Ronald D. Brandon, Many, for Jerry's Package Store, Inc., et al.
Before GUIDRY, KNOLL and SAUNDERS, JJ.
GUIDRY, Judge.
Plaintiff, Harold L. Rosbottom, Sr. d/b/a Automatic Amusement Company, appeals a judgment of the trial court denying his request for a preliminary injunction against defendant, Earl Lewing d/b/a Take Ten Club, in connection with a contract to place video poker machines in the Take Ten Club.[1] We reverse.
FACTS
On September 28, 1991, defendant, Earl Lewing d/b/a Take Ten Club, entered into a written contract with John Vaughn, an agent of plaintiff, Harold L. Rosbottom, Sr. d/b/a Automatic Amusement Company (AAC), to place video poker machines in the Take Ten Club (see Appendix). Because the Louisiana *480 State Police had not yet drafted the rules and regulations governing the operation of video poker machines in the state, the contract necessarily contained several conditional clauses, i.e., the State Police actually promulgating those rules and regulations; the legislature approving same; and, both AAC and the Take Ten Club becoming licensed and/or permitted under any and all rules and regulations promulgated in connection with the enabling legislation (see R.S. 33:4862.1 et seq.).
The contract stated the initial term of the agreement would be 36 months, beginning on the date AAC placed its first video poker machine in the contracting establishment. The agreement went on to clarify what was meant by "the date a machine was first placed" as either 90 days after the machines became legal or within 15 days of the establishment receiving its license/permit, whichever came later.
The Take Ten Club became a licensed establishment for video poker around July 6, 1992. Rosbottom testified that he received a list every Monday morning of establishments whose licenses had been acted upon the previous week and that upon seeing the Take Ten Club's license had been approved, he contacted Lewing that same week.
Lewing informed Rosbottom that he would not allow AAC to install any machines; he was no longer interested in doing business with AAC; he considered the contract breached by AAC when he did not get machines the first week in January 1992; and, he had obtained machines from another source. This suit followed wherein plaintiff seeks a preliminary injunction restraining and enjoining defendant from allowing any third person or entity from placing video poker devices in defendant's establishment.
At trial, Lewing maintained that John Vaughn, the AAC representative who executed the contract for AAC, assured him that the term of the contract was only for one year and that AAC would install the first video poker machines in the Take Ten Club shortly after the first of January 1992. Lewing also maintained that Vaughn said nothing about permit or licensing fees. Defendant testified that he did not read the two page contract, but rather relied upon the representations made by AAC's agent, Vaughn.

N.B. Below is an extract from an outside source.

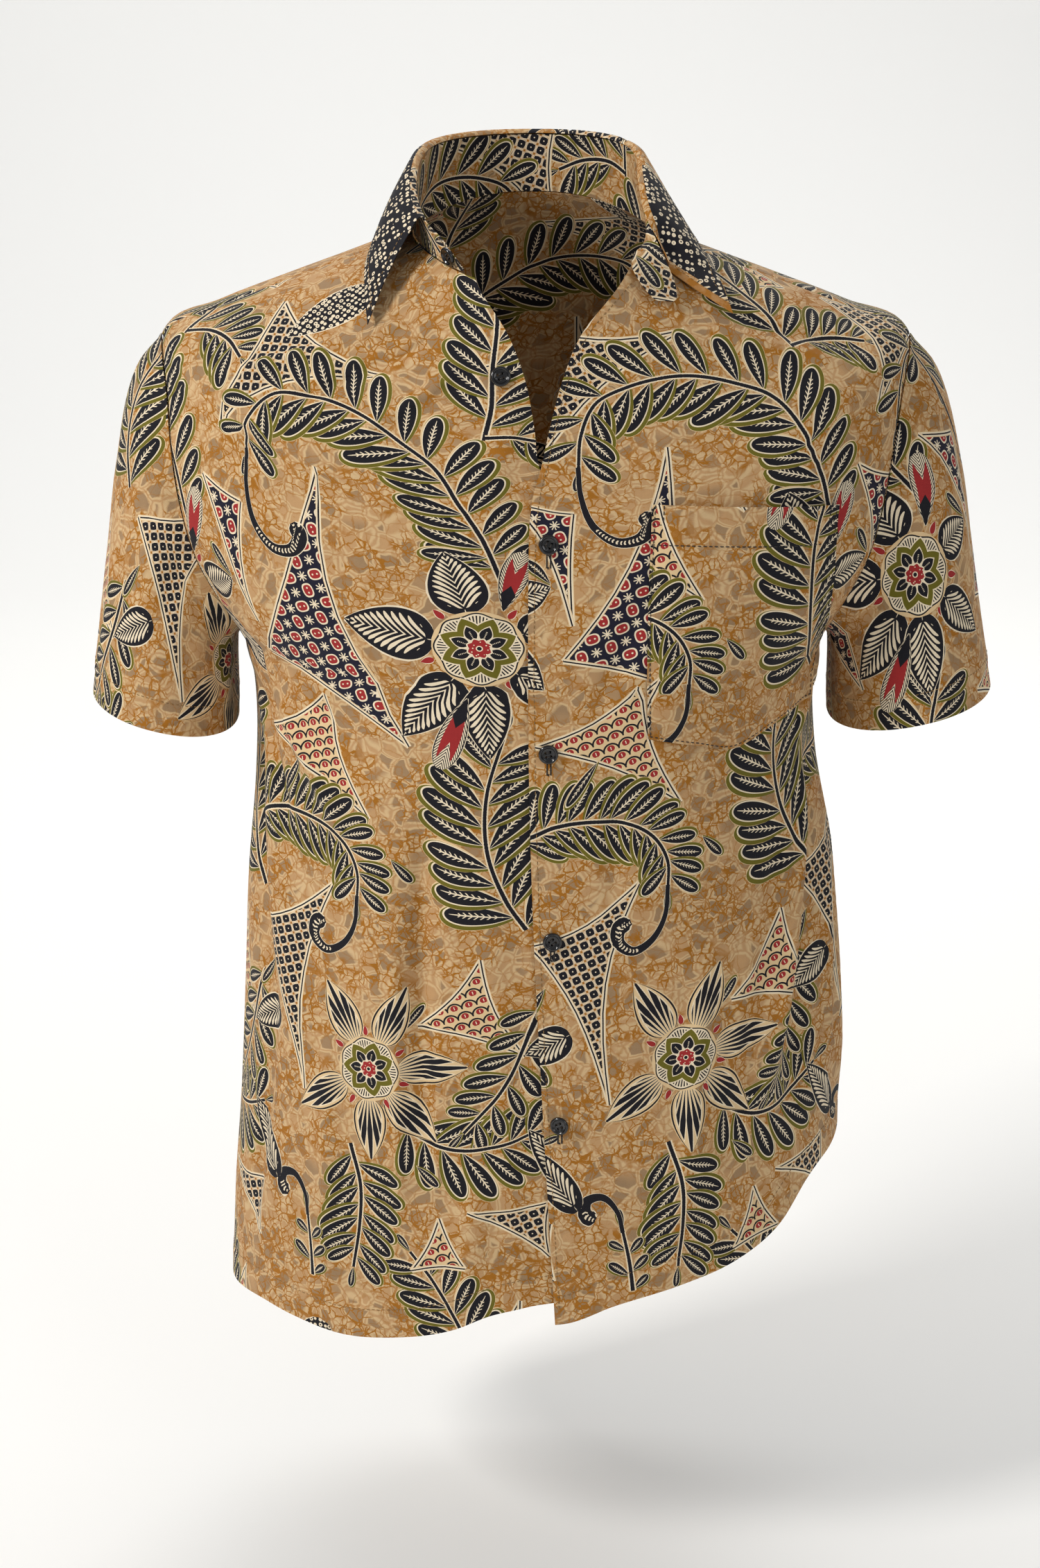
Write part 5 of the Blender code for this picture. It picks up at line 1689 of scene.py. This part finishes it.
def thread_bar(bm, start, end, width, high):
    """Bundle of thread that runs out of one hole, over the button and into another."""
    a, b = Vector(start), Vector(end)
    run = (b - a).normalized()
    side = run.cross(Vector((0.0, 0.0, 1.0)))
    rings = []
    for share, lift, girth in BAR_SHAPE:
        middle = a.lerp(b, share) + Vector((0.0, 0.0, lift * high))
        ring = []
        for k in range(10):
            turn = 2.0 * math.pi * k / 10.0
            ring.append(bm.verts.new(middle + side * math.cos(turn) * width * girth
                                     + Vector((0.0, 0.0, math.sin(turn) * width * 0.7 * girth))))
        rings.append(ring)
    for low, top in zip(rings, rings[1:]):
        for k in range(10):
            bm.faces.new((low[k], low[(k + 1) % 10], top[(k + 1) % 10], top[k]))
    bm.faces.new(rings[0][::-1])
    bm.faces.new(rings[-1])


def set_button(name, middle, outward, turn):
    """Puts a detailed button and its thread where a CAD button sits."""
    axis = Vector(outward).normalized()
    place = Matrix.Translation(Vector(middle)) @ axis.to_track_quat("Z", "Y").to_matrix().to_4x4()
    bm = button_mesh(turn)
    bm.transform(place)
    mesh = bpy.data.meshes.new(name + "_polished")
    bm.to_mesh(mesh)
    bm.free()
    mesh.materials.append(BLACK_POLYESTER)
    obj = on_garment(name + "_polished", mesh)
    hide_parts(name)
    bm = bmesh.new()
    reach = HOLE_APART * MM / math.sqrt(2.0)
    floor_z = 0.60 * BUTTON_THICK * MM
    for pair in ((0, 1), (3, 2)):
        ends = []
        for k in pair:
            a = turn + math.radians(45.0 + 90.0 * k)
            ends.append((reach * math.cos(a), reach * math.sin(a), floor_z))
        thread_bar(bm, ends[0], ends[1], 0.42 * MM, 0.6 * MM)
    bmesh.ops.create_cone(bm, cap_ends=True, segments=14, radius1=1.5 * MM, radius2=1.2 * MM, depth=1.6 * MM,
                          matrix=Matrix.Translation((0.0, 0.0, -0.6 * MM)))
    bm.transform(place)
    for face in bm.faces:
        face.smooth = True
    mesh = bpy.data.meshes.new(name + "_thread")
    bm.to_mesh(mesh)
    bm.free()
    mesh.materials.append(DARK_THREAD)
    thread = on_garment(name + "_thread", mesh)


# Cloth pieces.
BODY_LEVELS = np.concatenate((np.linspace(0.0, 7.0, 36)[:-1], np.linspace(7.0, 8.0, 42)))


def from_front(p):
    """Place of worn points as seen from the front."""
    return p[..., [0, 2]]


def from_back(p):
    """Place of worn points as seen from behind."""
    return p[..., [0, 2]] * (-1.0, 1.0)


def from_left(p):
    """Place of worn points as seen from the wearer's left."""
    return p[..., [1, 2]]


def from_right(p):
    """Place of worn points as seen from the wearer's right."""
    return p[..., [1, 2]] * (-1.0, 1.0)


def middle_of_front(p):
    """Points of a front that face the viewer."""
    return (np.abs(p[..., 0]) < 90.0) & (p[..., 2] > -500.0) & (p[..., 2] < -150.0)


def near_middle(p):
    """Points near the piece's middle line."""
    keep = np.zeros(p.shape[:2], bool)
    n = p.shape[1]
    keep[:, n // 3:n - n // 3] = True
    return keep


SURFACES = {
    "front_right": front_surface(-1.0), "front_left": front_surface(1.0), "back": back_surface(),
    "sleeve_right": sleeve_surface(-1.0), "sleeve_left": sleeve_surface(1.0),
    "collar_stand": stand_surface, "collar_fall": fall_surface, "pocket_left": pocket_surface(),
}

# How each piece is cut: count of measures across, measures down, the side it is seen from, the part lined up
# with that view, its shift on the print, whether its pattern starts from the foot, its hems and the step
# between the points inside it.
FOOT_HEM = (("foot", HEM_WIDTH),)
FRONT_HEMS = (("foot", HEM_WIDTH), ("first", 3.0))
SLEEVE_RUNS = np.linspace(0.0, 1.0, 33)
CUTS = (
    ("front_right", 34, BODY_LEVELS, from_front, middle_of_front, (190.0, 6.0), False, FOOT_HEM, 5.5),
    ("front_left", 34, BODY_LEVELS, from_front, middle_of_front, (0.0, -7.0), True, FRONT_HEMS, 5.5),
    ("back", 61, BODY_LEVELS, from_back, near_middle, (95.0, -40.0), True, FOOT_HEM, 7.0),
    ("sleeve_right", 73, SLEEVE_RUNS, from_right, near_middle, (120.0, -250.0), True, FOOT_HEM, 6.0),
    ("sleeve_left", 73, SLEEVE_RUNS, from_left, near_middle, (60.0, -20.0), True, FOOT_HEM, 6.0),
    ("collar_stand", 81, np.linspace(0.0, 1.0, 9), from_back, near_middle, (20.0, -80.0), False, (), 5.0),
    ("collar_fall", 73, np.linspace(0.0, 1.0, 21), from_back, near_middle, (70.0, -470.0), False, (), 4.5),
    ("pocket_left", 25, np.linspace(0.0, 1.0, 31), from_front, near_middle, (-5.0, -135.0), False, (), 4.5),
)

# Fillings on the collar's points: kind, then share across from and to, and share down from and to.
PATCHES = {
    "collar_fall": (("dotted", 0.74, 0.965, 0.10, 1.0), ("plain_ochre", 0.965, 1.0, 0.10, 1.0),
                    ("dotted", 0.0, 0.26, 0.10, 1.0)),
}
for name, columns, down, facing, chosen, shift, from_foot, hems, spacing in CUTS:
    cloth_piece(name + "_cloth", SURFACES[name], np.linspace(0.0, 1.0, columns), down, facing, chosen, shift,
                from_foot, hems, spacing, PATCHES.get(name, ()))
    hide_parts(name)

# Rows of stitches: hems, front edge, pocket and collar.
for name in ("front_right", "front_left", "back", "sleeve_right", "sleeve_left"):
    sewn(name + "_hem_stitches", name + "_cloth", [beside(name + "_cloth", "foot", HEM_WIDTH)], TAN_THREAD)
edge_line = beside("front_left_cloth", "first", 3.0, 0.03, 0.99)
sewn("front_edge_stitches", "front_left_cloth", [edge_line], TAN_THREAD)
pocket_lines = [beside("pocket_left_cloth", edge, 1.6) for edge in ("first", "foot", "last")]
pocket_lines.append(beside("pocket_left_cloth", "top", 23.0))
pocket_lines += [beside("pocket_left_cloth", edge, 6.5, 0.0, 0.085) for edge in ("first", "last")]
sewn("pocket_stitches", "pocket_left_cloth", pocket_lines, DARK_THREAD, thick=0.34)
for end in (0.0, 1.0):
    line = beside("pocket_left_cloth", "top", 11.5, 0.94 * end, 0.06 + 0.94 * end)
    sewn("pocket_corner_stitches_%d" % int(end), "pocket_left_cloth", [line], DARK_THREAD)
stand_lines = [beside("collar_stand_cloth", edge, 1.8, 0.01, 0.99) for edge in ("top", "foot")]
sewn("stand_stitches", "collar_stand_cloth", stand_lines, TAN_THREAD)
fall_lines = [beside("collar_fall_cloth", "foot", 5.0, 0.012, 0.988)]
fall_lines += [beside("collar_fall_cloth", edge, 5.0, 0.20, 0.92) for edge in ("first", "last")]
sewn("fall_stitches", "collar_fall_cloth", fall_lines, TAN_THREAD)


LOOSE_THREAD_RADIUS = 0.16


def loose_thread(name, points):
    """End of thread that stands off the cloth's edge, through the places given."""
    keys = np.linspace(0.0, 1.0, len(points))
    t = np.linspace(0.0, 1.0, 13)
    path = np.stack([smooth(keys, [p[i] for p in points], t) for i in range(3)], axis=-1)
    run = unit(np.gradient(path, axis=0))
    side = unit(np.cross(run, (0.0, 0.3, 1.0)))
    up = np.cross(side, run)
    turns = np.arange(STITCH_SIDES) * 2.0 * math.pi / STITCH_SIDES
    round_it = side[:, None] * np.cos(turns)[:, None] + up[:, None] * np.sin(turns)[:, None]
    rings = path[:, None] + LOOSE_THREAD_RADIUS * round_it
    mesh = bpy.data.meshes.new(name)
    mesh.from_pydata((rings.reshape(-1, 3) * MM).tolist(), [], tube_faces(len(path), STITCH_SIDES))
    mesh.materials.append(DARK_THREAD)
    obj = on_garment(name, mesh)


# Ends of thread at the left front's edge, by height.
edge_levels = np.linspace(3.0, 0.0, 200)
edge_heights = SURFACES["front_left"](np.zeros(200), edge_levels)[:, 2]
for i, height in enumerate((-70.0, -78.0, -31.0)):
    level = np.interp(height, edge_heights, edge_levels)
    x, y, z = SURFACES["front_left"](np.array(0.004), level)
    loose_thread("loose_thread_%d" % i, ((x + 1.0, y - 0.4, z), (x - 1.5, y - 1.6, z - 0.6),
                                         (x - 4.0, y - 1.8, z - 2.6 - i), (x - 4.6, y - 1.2, z - 6.4)))


def buttonhole(name, x, z, length):
    """Upright buttonhole in the left front: two close rows of thread, a bar at each end and the slit."""
    lines = []
    for side in (-1.0, 1.0):
        for step in np.arange(-0.5 * length, 0.5 * length, 0.62):
            a = (x + side * 0.25, z + step)
            b = (x + side * 1.95, z + step)
            lines.append(np.array((a, b)))
    for end in (-1.0, 1.0):
        for step in (-0.2, 0.5):
            height = z + end * (0.5 * length + step)
            lines.append(np.array(((x - 1.3, height), (x + 1.3, height))))
    sewn(name, "front_left_cloth:seen", lines, DARK_THREAD, length=1.35, pitch=5.0, thick=0.30)


for i, (x, z) in enumerate(BUTTONS[1:]):
    buttonhole("buttonhole_%d" % (i + 2), x, z - 5.5, 15.0)

# Buttons; the lowest one tilts a little.
angles, levels = np.meshgrid(np.linspace(-20.0, 15.0, 141), np.linspace(0.5, 8.0, 1501))
found = body(angles, levels)
TURNS = (0.35, 1.1, 0.2, 0.7, 0.5)
for i, (x, z) in enumerate(BUTTONS):
    k = np.argmin((found[..., 0] - x) ** 2 + (found[..., 2] - z) ** 2)
    angle, level = angles.ravel()[k], levels.ravel()[k]
    outward = body_normal(np.array(angle), np.array(level))
    middle = found.reshape(-1, 3)[k] + outward * 0.9
    if i == 4:
        outward = unit(outward + np.array((-0.35, 0.0, 0.0)))
        middle = middle + outward * 0.6
    set_button("button_%d" % (i + 1), middle * MM, outward, TURNS[i])
outward = stand_outward(np.array(COLLAR_BUTTON_STATION))
middle = stand_place(np.array(COLLAR_BUTTON_STATION), np.array(0.5)) + outward * 0.8
set_button("button_collar", middle * MM, outward, 0.9)


# Floor and light, in metres. The floor rises behind in a quarter round.
FLOOR = -0.86
HALF_FLOOR = 9.0
BEND_START = 2.6
BEND_RADIUS = 1.6
sweep = [(-7.0, FLOOR), (BEND_START, FLOOR)]
sweep += [(BEND_START + BEND_RADIUS * math.sin(math.radians(a)),
           FLOOR + BEND_RADIUS - BEND_RADIUS * math.cos(math.radians(a))) for a in range(6, 91, 6)]
sweep.append((BEND_START + BEND_RADIUS, 6.0))
bm = bmesh.new()
line = [bm.verts.new((-HALF_FLOOR, y, z)) for y, z in sweep]
edges = [bm.edges.new(pair) for pair in zip(line, line[1:])]
grown = bmesh.ops.extrude_edge_only(bm, edges=edges)
moved = [v for v in grown["geom"] if isinstance(v, bmesh.types.BMVert)]
bmesh.ops.translate(bm, verts=moved, vec=(2.0 * HALF_FLOOR, 0.0, 0.0))
for face in bm.faces:
    face.smooth = True
stage_mesh = bpy.data.meshes.new("backdrop")
bm.to_mesh(stage_mesh)
bm.free()
floor = bpy.data.objects.new("backdrop", stage_mesh)
bpy.context.scene.collection.objects.link(floor)
paper = bpy.data.materials.new("matt_studio_floor")
paper.use_nodes = True
paper.node_tree.nodes["Principled BSDF"].inputs["Base Color"].default_value = linear("#f4f3f0")
paper.node_tree.nodes["Principled BSDF"].inputs["Roughness"].default_value = 0.9
stage_mesh.materials.append(paper)

world = bpy.data.worlds.new("studio")
world.use_nodes = True
world.node_tree.nodes["Background"].inputs["Color"].default_value = (0.95, 0.97, 1.0, 1.0)
world.node_tree.nodes["Background"].inputs["Strength"].default_value = 0.36
bpy.context.scene.world = world


def area_light(name, place, aim, size, power, colour=(1.0, 1.0, 1.0)):
    """Soft square light, aimed at a point."""
    data = bpy.data.lights.new(name, "AREA")
    data.size = size
    data.energy = power
    data.color = colour
    light = bpy.data.objects.new(name, data)
    light.location = place
    light.rotation_euler = (Vector(aim) - Vector(place)).to_track_quat("-Z", "Y").to_euler()
    bpy.context.scene.collection.objects.link(light)


area_light("key_soft", (-1.9, -1.2, 1.2), (0.0, 0.0, -0.35), 0.6, 46.0, (1.0, 0.98, 0.96))
area_light("fill_soft", (1.6, -2.4, 0.9), (0.0, 0.0, -0.35), 1.4, 12.0)
area_light("rear_soft", (0.6, 2.2, 1.9), (0.0, 0.0, -0.2), 1.8, 25.0)
area_light("backdrop_soft", (0.0, 1.4, 2.6), (0.0, 4.2, 0.4), 3.0, 65.0)

camera_data = bpy.data.cameras.new("photo_camera")
camera_data.lens = 65.34
camera_data.sensor_width = 36.0
camera_data.sensor_fit = "AUTO"
camera = bpy.data.objects.new("photo_camera", camera_data)
camera.location = (-0.008, -1.7167, 0.1913)
camera.rotation_euler = (math.radians(72.5), 0.0, 0.0)
bpy.context.scene.collection.objects.link(camera)
bpy.context.scene.camera = camera
bpy.context.scene.view_settings.view_transform = "Standard"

Finally, Lewing stated that he received a "packet" of materials from AAC in March or April of 1992 which contained information and the forms necessary to obtain his needed license. Lewing said he believed the packet information required him to pay the $1,000 device owner fee as well as the $100 licensed establishment fee, but he didn't contact AAC for clarification, instead he just threw everything away.
The trial court, without issuing either oral or written reasons, refused plaintiff's request for a preliminary injunction.
LAW
A preliminary injunction may issue on a prima facie showing by the plaintiff that he is entitled to the relief sought and that he will suffer irreparable injury if such relief is not granted. The purpose of a preliminary injunction is to preserve the status quo until a full trial on the merits. On the other hand, a permanent injunction can be issued only after a full trial on the merits in which the burden of proof is by a preponderance of the evidence. Bollinger Machine Shop and Shipyard, Inc. v. United States Marine, Inc., 595 So.2d 756 (La.App. 4th Cir.1992), writ denied, 600 So.2d 643 (La.1992).
The record clearly reflects that Lewing refused to honor the contract he signed with AAC. For this court to affirm the judgment of the trial court, the record must establish that plaintiff failed to make a prima facie showing of his entitlement to a preliminary injunction.
At trial and on appeal, Lewing argues that he was induced by fraud and the misrepresentations of plaintiff's agent, John Vaughn, to sign the contract. The record does not support defendant's allegations.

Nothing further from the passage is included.